A soft hang occurs when a component such as a power supply sends a level high interrupt and keeps it high. The kernel notices and polls the devices. Each device answers negative, including the culprit power supply. Meanwhile, the CPU continues with minimal work before returning to the querying process. This is a serious problem because the failing component remains unidentified.

Action

Completely power the server off and then on again using the instructions in Chapter 2. When the system boots, it always boots interrupts low (masked), and attaches the drivers one by one. You can also use OpenBoot PROM commands to probe the components and determine which one has failed.


C.4 I2C Complaints

Message
NO ADDERSS ACK 80
Cause

This message indicates a problem with I2C, and often it's the pcf8584 driver that complains, followed by the address it was trying to access (for example, NO ADDRESS ACK 80. indicates a problem with address 80, which is the fixed address of the system controller board.

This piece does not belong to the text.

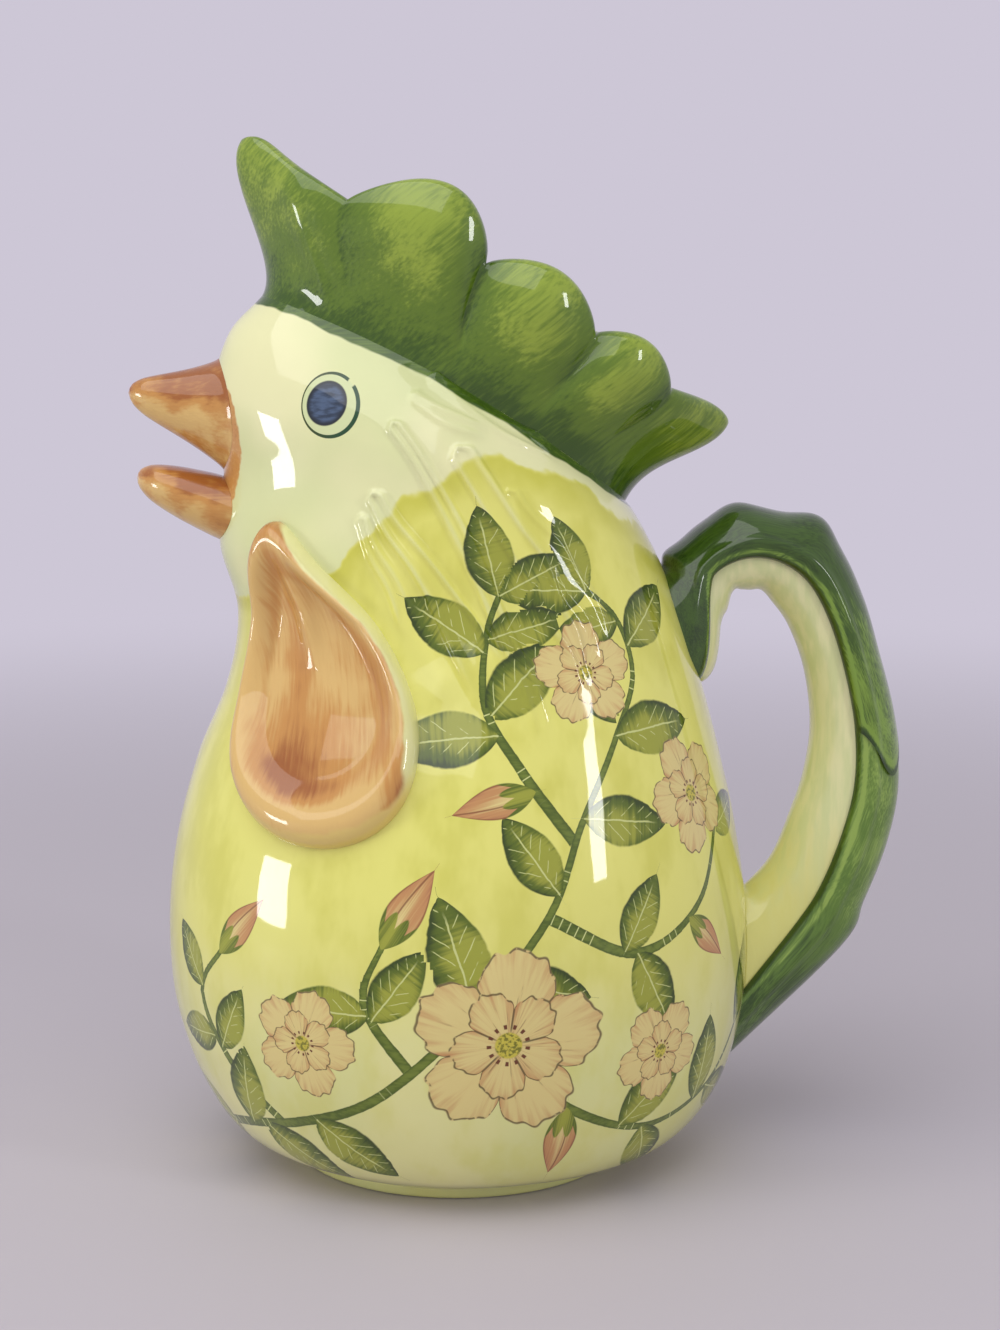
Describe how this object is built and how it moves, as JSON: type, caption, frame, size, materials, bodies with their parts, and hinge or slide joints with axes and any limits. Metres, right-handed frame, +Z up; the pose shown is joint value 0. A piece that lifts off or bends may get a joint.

Most of the Sun drivers print a secondary error message, but the principal error message comes from pcf8584. The interface to this is through an ioctl, so its done through software. This message indicates a problem, but not the severity. Sometimes such a message is normal.

For example when a power supply is removed, the Present line goes low and the SCB sets the bit high (interrupt). The kernel pcf8584 goes down the device line querying for interrupts in the order in which the devices boot, each one answering. The message 8584 NO ADDR ACK 0x9E occurs when the device is removed. Because it happened after the driver tried to query the hardware, this spurious error message occurs. This happens with fans and power supplies.

Action

If the error message occurs during a hot swap operation, it is erroneous and should be ignored. If the error messge occurs during normal operation, it may indicate a problem with the I2C device.


C.5 Bus Busy Complaints

Message
Bus busy, cleared after initiallizing
Cause

This is a transient 12C error message.

Action

Usually no action is necessary because the system should recover from most transient 12C errors. If the system becomes unresponsive, completely power the server off and then power it back on. Watch the Power-On Self-Test messages to determine the cause for the error.